Menurutnya, dalam memahami pesan Al-Qur’an, sangat penting mengetahui latar belakang sosial budaya masyarakat Arab pada masa turunnya Al-Qur’an, di samping asbab an-nuzul (sebab-sebab turunnya ayat).
Dalam pendahuluan kitabnya al-hujjah al-Baligah, ia menegaskan bahwa hadis merupakan dasar bagi semua cabang ilmu agama, sebab menurutnya tidak mungkin mengetahui syariat tanpa adanya riwayat dari Nabi SAW, dan tidak mungkin mengetahui riwayat dari Nabi SAW tanpa mengetahui bagaimana proses riwayat itu sejak dari Nabi SAW. Dalam hal inilah Syah Waliyullah menentukan peringkat kitab-kitab hadis menjadi empat.
Tingkat pertama adalah al-Muwatta’, sahih al-Bukhari, dan sahih Muslim. Tingkat kedua adalah kitab-kitab yang nilai kesahihannya berada di bawah tiga kitab tersebut, yaitu Sunan Abu Dawud, Sunan at-Tirmidzi, dan Sunan an-Nasa’i.
Tingkat ketiga adalah kitab-kitab Musnad Jami‘ dan Musannaf yang ditulis sebelum, semasa, dan sesudah Imam Bukhari dan Imam Muslim, yang memuat hadis-hadis sahih, hasan, dan daif, misalnya kitab al-Baihaqi, at-Tahawi, dan at-Tabrani.

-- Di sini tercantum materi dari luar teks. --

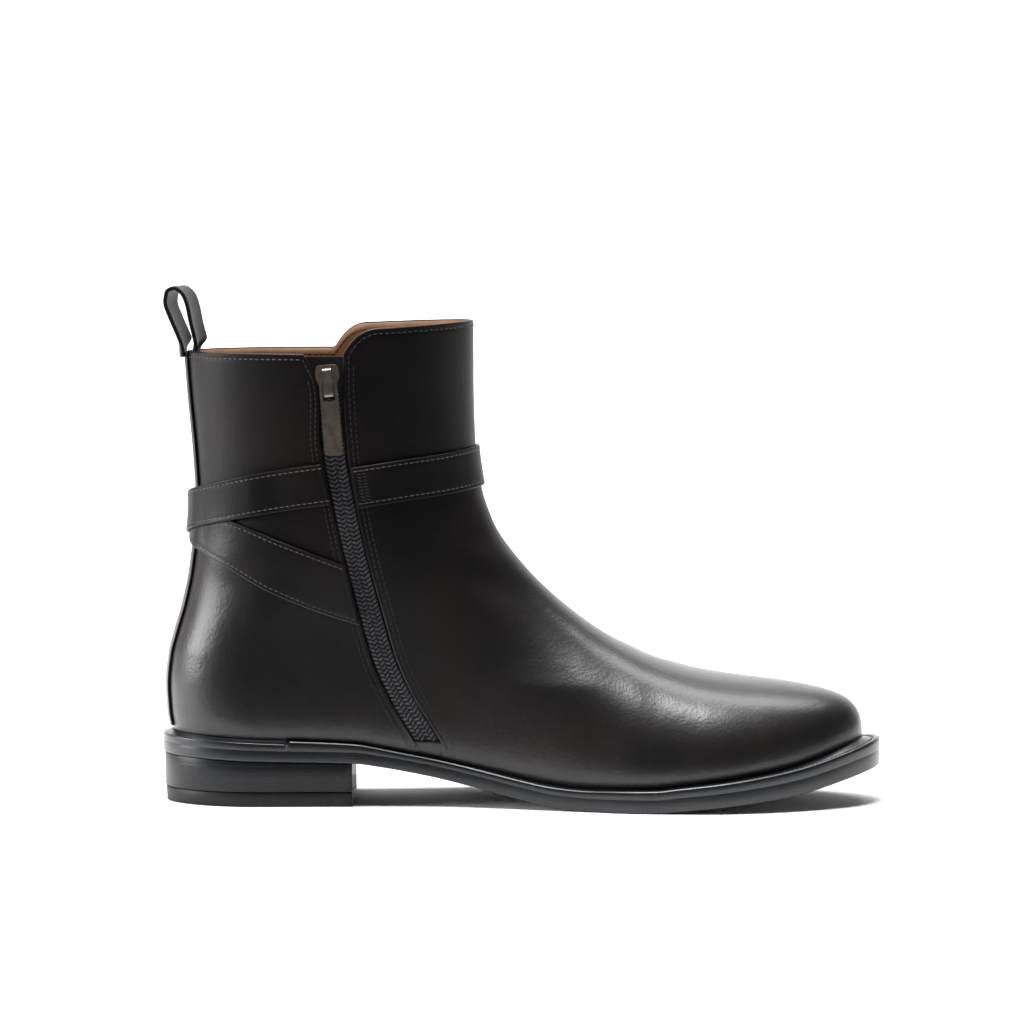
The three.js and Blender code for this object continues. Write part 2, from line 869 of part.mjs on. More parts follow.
// Straps: centre lines round the ankle, by half turns from the back and by height
const LONG_STRAP = [
  { turn: -1.47, height: 0.706 },
  { turn: -1.3, height: 0.727 },
  { turn: -1, height: 0.746 },
  { turn: -0.64, height: 0.739 },
  { turn: -0.46, height: 0.716 },
  { turn: -0.22, height: 0.67 },
  { turn: 0, height: 0.628 },
  { turn: 0.22, height: 0.58 },
  { turn: 0.35, height: 0.527 },
  { turn: 0.46, height: 0.477 },
  { turn: 0.56, height: 0.432 },
];
const BILLET = [
  { turn: -0.75, height: 0.412 },
  { turn: -0.54, height: 0.485 },
  { turn: -0.35, height: 0.556 },
  { turn: -0.22, height: 0.6 },
  { turn: 0, height: 0.641 },
  { turn: 0.22, height: 0.675 },
  { turn: 0.35, height: 0.697 },
  { turn: 0.46, height: 0.713 },
  { turn: 0.56, height: 0.724 },
];
const longStrapHeight = curveOf(LONG_STRAP, "turn", "height");
const billetHeight = curveOf(BILLET, "turn", "height");
const strapEndGap = 0.7;

function quarterEdge(z) {
  return turnAt(zipX(z) - slotHalf(z) - strapEndGap, z);
}

function frontPanelEdge(z) {
  return turnAt(zipX(z) + slotHalf(z) + strapEndGap, z) - 2 * Math.PI;
}

// Layers that a strap passes over: the back strip, the other strap and the chape
const stripLayer = backStripThickness + seam;
const strapLayer = strapThickness + lay;

// Turns at which a strap starts to come down from each of them, and the turns that this takes
const backStripTurn = 0.27;
const backStripEase = 0.2;
const crossingTurn = 0.92;
const crossingEase = 0.25;
const chapeTurn = 1.42;
const chapeEase = 0.22;

function overBackStrip(turn) {
  return stripLayer * (1 - smooth((Math.abs(turn) - backStripTurn) / backStripEase));
}

function overStrap(turn) {
  return strapLayer * (1 - smooth((Math.abs(turn) - crossingTurn) / crossingEase));
}

function overChape(turn) {
  return strapLayer * (1 - smooth((chapeTurn + turn) / chapeEase));
}

// A strap along its line, square to it, with ends that follow the edges they are sewn to
function strapGeometry({ steps, line, from, to, width, under }) {
  const heightAt = (turn) => rearCollarHeight * line(turn / Math.PI);
  return bandGeometry(steps, 2, (share, across, face) => {
    const start = from(heightAt(from(heightAt(0.5 * Math.PI))));
    const end = to(heightAt(to(heightAt(-0.5 * Math.PI))));
    const middle = mix(start, end, share);
    const z0 = heightAt(middle);
    const ahead = onSkin(middle + 0.03, z0);
    const behind = onSkin(middle - 0.03, z0);
    const run = Math.hypot(ahead.x - behind.x, ahead.y - behind.y);
    const climb = heightAt(middle + 0.03) - heightAt(middle - 0.03);
    const z = z0 + across * width(share) * Math.hypot(1, climb / run);
    const turn = mix(from(z), to(z), share);
    return offSkin(turn, z, lay + under(turn) + (face ? strapThickness : 0));
  });
}

// The long strap is wider where it starts at the zip, over this share of its length
const widePart = 0.2;
add(
  "strap_long",
  strapGeometry({
    steps: 54,
    line: longStrapHeight,
    from: quarterEdge,
    to: frontPanelEdge,
    width: (share) => mix(strapEndWidth, strapWidth, smooth(share / widePart)),
    under: overBackStrip,
  }),
  darkLeather
);

const billetTip = -0.64 * Math.PI;
const tipShare = 0.94;
add(
  "strap_billet",
  strapGeometry({
    steps: 36,
    line: billetHeight,
    from: quarterEdge,
    to: () => billetTip,
    width: (share) => strapWidth * (1 - 0.7 * smooth((share - tipShare) / (1 - tipShare))),
    under: (turn) => overBackStrip(turn) + overStrap(turn) + overChape(turn),
  }),
  darkLeather
);

const chapeFrom = -0.475 * Math.PI;
const chapeTo = -0.72 * Math.PI;
add(
  "strap_chape",
  strapGeometry({
    steps: 10,
    line: billetHeight,
    from: () => chapeFrom,
    to: () => chapeTo,
    width: () => strapWidth,
    under: () => 0,
  }),
  darkLeather
);

// A frame on the skin: its first axis across, its second along and its third outwards
function frameOn(point, up, out) {
  const n = out.clone().normalize();
  const u = up.clone().addScaledVector(n, -up.dot(n)).normalize();
  const r = new THREE.Vector3().crossVectors(u, n);
  return new THREE.Matrix4().makeBasis(r, u, n).setPosition(point);
}

function frameOnStrap(turn) {
  const height = (at) => rearCollarHeight * billetHeight(at / Math.PI);
  const ahead = onSkin(turn + 0.03, height(turn + 0.03));
  const behind = onSkin(turn - 0.03, height(turn - 0.03));
  const z = height(turn);
  return frameOn(onSkin(turn, z), ahead.sub(behind), skinNormal(turn, z));
}

// A flat plate in a frame: an outline across and along, between two distances outwards
function plateIn(frame, shape, low, high) {
  const plate = new THREE.ExtrudeGeometry(shape, {
    depth: high - low,
    bevelEnabled: false,
    curveSegments: 5,
  });
  plate.translate(0, 0, low);
  plate.deleteAttribute("normal");
  plate.deleteAttribute("uv");
  return mergeVertices(plate).applyMatrix4(frame);
}

function roundedBox(width, low, high, radius) {
  const half = width / 2;
  const shape = new THREE.Shape();
  shape.moveTo(-half + radius, low);
  shape.lineTo(half - radius, low);
  shape.absarc(half - radius, low + radius, radius, -Math.PI / 2, 0, false);
  shape.lineTo(half, high - radius);
  shape.absarc(half - radius, high - radius, radius, 0, Math.PI / 2, false);
  shape.lineTo(-half + radius, high);
  shape.absarc(-half + radius, high - radius, radius, Math.PI / 2, Math.PI, false);
  shape.lineTo(-half, low + radius);
  shape.absarc(-half + radius, low + radius, radius, Math.PI, 1.5 * Math.PI, false);
  return shape;
}

// Buckle: a frame on the billet, its prong across the frame, and a keeper over the billet's tip
const buckleTurn = -0.535 * Math.PI;
const buckleFrame = frameOnStrap(buckleTurn);
const billetFace = 2 * (lay + strapThickness);
const buckleSeat = billetFace + sideGap + 0.3;
const ring = roundedBox(strapWidth + 2 * buckleWire, -buckleLength / 2, buckleLength / 2, 3);
ring.holes.push(
  roundedBox(strapWidth, buckleWire - buckleLength / 2, buckleLength / 2 - buckleWire, 1.5)
);
add("buckle_frame", plateIn(buckleFrame, ring, buckleSeat, buckleSeat + buckleWire * 0.8), gunmetal);

const prongSeat = buckleSeat + buckleWire * 0.8 + seam;
const prong = roundedBox(1.9, -buckleLength / 2 + 0.4, buckleLength / 2 - 0.4, 0.9);
add("buckle_prong", plateIn(buckleFrame, prong, prongSeat, prongSeat + 1.4), gunmetal);

const keeperTurn = -0.605 * Math.PI;
const keeperFrame = frameOnStrap(keeperTurn);
const keeperLength = 6;
const keeperThickness = 1.2;
const keeperInside = billetFace + sideGap;

function keeperShape() {
  const half = strapWidth / 2 + sideGap;
  const edge = half + keeperThickness;
  const top = keeperInside + keeperThickness;
  const shape = new THREE.Shape();
  shape.moveTo(-edge, lay);
  shape.lineTo(-half, lay);
  shape.lineTo(-half, keeperInside);
  shape.lineTo(half, keeperInside);
  shape.lineTo(half, lay);
  shape.lineTo(edge, lay);
  shape.lineTo(edge, top - 0.6);
  shape.lineTo(edge - 0.6, top);
  shape.lineTo(0.6 - edge, top);
  shape.lineTo(-edge, top - 0.6);
  return shape;
}

const keeperTurned = keeperFrame
  .clone()
  .multiply(new THREE.Matrix4().makeRotationX(Math.PI / 2));
add(
  "strap_keeper",
  plateIn(keeperTurned, keeperShape(), -keeperLength / 2, keeperLength / 2),
  darkLeather
);

// Zip: the tape behind the slot and the chain of coils in it
const tapeFace = -wall - lay;
const tapeFoot = slotEnd - 1.5;
const tapeTop = rearCollarHeight - 1.2;
add(
  "zip_tape",
  bandGeometry(16, 4, (share, across, face) => {
    const z = mix(tapeFoot, tapeTop, share);
    return besideZip(tapeWidth * across, z, tapeFace - (face ? 0 : tapeThickness));
  }),
  tapeFabric
);

const chainBack = tapeFace + seam;
add(
  "zip_chain",
  bandGeometry(24, 2, (share, across, face) => {
    const z = mix(slotEnd + 0.8, sliderHeight - 1, share);
    return besideZip(chainWidth * across, z, chainBack + (face ? chainThickness : 0));
  }),
  tapeFabric
);

// Slider: a plate on the chain that narrows downwards, with a crown that holds the pull tab
const sliderUp = besideZip(0, sliderHeight + 3, 0).sub(besideZip(0, sliderHeight - 3, 0));
const sliderSkin = besideZip(0, sliderHeight, 0);
const sliderOut = skinNormal(turnAt(sliderSkin.x, sliderHeight), sliderHeight);
const sliderFrame = frameOn(sliderSkin, sliderUp, sliderOut);
const plateLow = chainBack + chainThickness + seam + 0.1;
const plateHigh = plateLow + sliderThickness;

function sliderShape() {
  const half = sliderWidth / 2;
  const end = sliderLength / 2;
  const shape = new THREE.Shape();
  shape.moveTo(-half * 0.66, -end);
  shape.lineTo(half * 0.66, -end);
  shape.lineTo(half * 0.78, -end * 0.2);
  shape.lineTo(half, end * 0.15);
  shape.lineTo(half, end * 0.6);
  shape.quadraticCurveTo(half, end, half * 0.5, end);
  shape.lineTo(-half * 0.5, end);
  shape.quadraticCurveTo(-half, end, -half, end * 0.6);
  shape.lineTo(-half, end * 0.15);
  shape.lineTo(-half * 0.78, -end * 0.2);
  return shape;
}

// Pull tab: a bar in the crown, a window round the crown's foot and a long flat tongue
const pullClearance = 0.5;
const pullLow = plateHigh + pullClearance;
const pullAxisOut = pullLow + pullThickness / 2;
const crownInside = pullLow + pullThickness + pullClearance;
const crownThickness = crownRise - pullThickness - 2 * pullClearance;
const crownFoot = sliderLength / 2;
const crownHead = sliderLength / 2 - 1.2;

function crownShape() {
  const leg = crownThickness;
  const top = crownInside + crownThickness;
  const sunk = plateHigh - sliderThickness / 2;
  const shape = new THREE.Shape();
  shape.moveTo(-crownFoot, sunk);
  shape.lineTo(leg - crownFoot, sunk);
  shape.lineTo(leg - crownFoot, crownInside - 0.4);
  shape.lineTo(leg + 0.4 - crownFoot, crownInside);
  shape.lineTo(crownHead - leg - 0.4, crownInside);
  shape.lineTo(crownHead - leg, crownInside - 0.4);
  shape.lineTo(crownHead - leg, sunk);
  shape.lineTo(crownHead, sunk);
  shape.lineTo(crownHead, crownInside - 0.2);
  shape.quadraticCurveTo(crownHead, top, crownHead - 1.6, top);
  shape.lineTo(1.6 - crownFoot, top);
  shape.quadraticCurveTo(-crownFoot, top, -crownFoot, crownInside - 0.2);
  return shape;
}

// The crown's outline lies along the slider and outwards, so its frame is the slider's, turned
const crownTurn = new THREE.Matrix4().makeBasis(
  new THREE.Vector3(0, 1, 0),
  new THREE.Vector3(0, 0, 1),
  new THREE.Vector3(1, 0, 0)
);
const crownFrame = sliderFrame.clone().multiply(crownTurn);
const sliderSolid = solidOf(plateIn(sliderFrame, sliderShape(), plateLow, plateHigh)).add(
  solidOf(plateIn(crownFrame, crownShape(), -crownWidth / 2, crownWidth / 2))
);
add("zip_slider", geometryOf(sliderSolid), gunmetal);

const pullBar = 0.8;
const pull = roundedBox(pullWidth, pullBar - pullLength, pullBar, 2.4);
pull.holes.push(roundedBox(windowWidth, -pullBar - windowLength, -pullBar, 1));
add("zip_pull", plateIn(sliderFrame, pull, pullLow, pullLow + pullThickness), gunmetal);

// Pull loop: a strap caught outside the back of the collar and sewn down inside it, standing up as
// a teardrop: places along its middle as shares of its rise, forward of the collar's back edge and
// above it
const LOOP_PATH = [
  { forward: -0.15, rise: 0.22 },
  { forward: -0.26, rise: 0.52 },
  { forward: -0.335, rise: 0.76 },
  { forward: -0.31, rise: 0.91 },
  { forward: -0.2, rise: 0.97 },
  { forward: -0.07, rise: 0.88 },
  { forward: 0.01, rise: 0.68 },
  { forward: 0.06, rise: 0.4 },
  { forward: 0.1, rise: 0.18 },
];

function loopCurve() {
  const at = (z, out) => new THREE.Vector3(backEdge(z) - out, 0, z);
  const outside = stripLayer + lay + loopThickness / 2;
  const inside = -wall - lay - loopThickness / 2;
  const top = rearCollarHeight;
  const points = [at(top - loopHem, outside), at(top, outside)];
  for (const { forward, rise } of LOOP_PATH) {
    points.push(new THREE.Vector3(backEdge(top) + forward * loopRise, 0, top + rise * loopRise));
  }
  points.push(at(top, inside), at(top - loopLeg / 2, inside), at(top - loopLeg, inside));
  return new THREE.CatmullRomCurve3(points, false, "centripetal");
}

const loopMiddle = loopCurve();
const collarRadius = (shaftWidth / 2) ** 2 / (shaftLength / 2);

// Above the collar the loop flattens and turns its outer edge forward, over these shares of its rise
const loopFlatness = 0.35;
const loopEase = 0.6;
const swingEase = 0.2;

add(
  "pull_loop",
  bandGeometry(26, 4, (share, across, face) => {
    const point = loopMiddle.getPointAt(share);
    const along = loopMiddle.getTangentAt(share);
    const y = across * loopWidth;
    const rise = (point.z - rearCollarHeight) / loopRise;
    const cup = (mix(1, loopFlatness, smooth(rise / loopEase)) * y * y) / (2 * collarRadius);
    const swing = loopSwing * (across + 0.5) * smooth(rise / swingEase);
    const out = (face ? 0.5 : -0.5) * loopThickness;
    return new THREE.Vector3(point.x - along.z * out + cup + swing, y, point.z + along.x * out);
  }),
  darkLeather
);

export default boot;
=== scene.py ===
"""A left jodhpur boot of burnished dark calf with a zip on its inner side, in metres.

+X runs from the heel to the toe, +Y to the outer side of the leg and +Z up. The floor is z = 0.
The surfaces are worked out in millimetres and turned into metres where a mesh is made.
"""

import math

import bpy
import numpy as np
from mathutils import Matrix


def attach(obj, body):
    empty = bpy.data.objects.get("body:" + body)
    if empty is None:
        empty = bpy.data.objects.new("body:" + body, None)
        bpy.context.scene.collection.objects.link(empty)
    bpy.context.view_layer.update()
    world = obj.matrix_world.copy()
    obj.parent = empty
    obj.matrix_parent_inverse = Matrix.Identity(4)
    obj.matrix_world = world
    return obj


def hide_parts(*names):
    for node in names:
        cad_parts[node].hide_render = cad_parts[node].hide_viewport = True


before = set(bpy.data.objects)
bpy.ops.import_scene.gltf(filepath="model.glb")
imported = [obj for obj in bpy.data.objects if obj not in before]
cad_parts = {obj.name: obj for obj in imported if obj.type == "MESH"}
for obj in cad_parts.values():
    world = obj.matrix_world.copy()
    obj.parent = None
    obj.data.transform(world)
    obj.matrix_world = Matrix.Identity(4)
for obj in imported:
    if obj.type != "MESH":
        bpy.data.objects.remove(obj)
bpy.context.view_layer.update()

# Upper, front panel and vamp
# One piece of burnished calf from the zip round the instep and the toe, about 1.2 mm thick.
# It is lasted over the insole, so that its lower edge turns in just above the welt.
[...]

Tingkat keempat adalah kitab-kitab yang penyusunannya dimaksudkan untuk mengum pulkan hadis-hadis yang terdapat dalam musnad-musnad (rawi hadis) yang tidak populer, termasuk di dalamnya antara lain kitab-kitab Abu Na’im, Ibnu Asakir, dan ad-Dailami.
Dalam bidang fikih, Syah Waliyullah menekankan larangan taklid buta. Taklid menurutnya hanya boleh apabila seseorang mengetahui secara jelas apa yang harus dia ikuti.
Syah Waliyullah telah berhasil menjembatani jurang pemisah antara kaum fukaha (ahli fikih) dan kaum sufi. Bahkan ia berhasil mendamaikan pemikiran ajaran wahdatul wujud Ibnu Arabi dengan ajaran wahdat asy-syuhud (suatu konsep keyakinan dalam tasawuf yang menganggap seolah-olah Tuhan bersatu dengan makhluk-Nya) yang dipelopori Syekh Ahmad Sirhindi (1564–1624), seorang tokoh pembaruan di India. Pemikiran Syah Waliyullah memiliki pengaruh besar di dunia Islam, termasuk di Indonesia.
Syah Waliyullah menyampaikan pemikirannya melalui karya tulis yang jumlahnya lebih dari seratus buah dalam bahasa Arab dan Persia. Dari jumlah tersebut sebanyak 28 di antaranya masih bisa dijumpai sekarang di dunia Islam.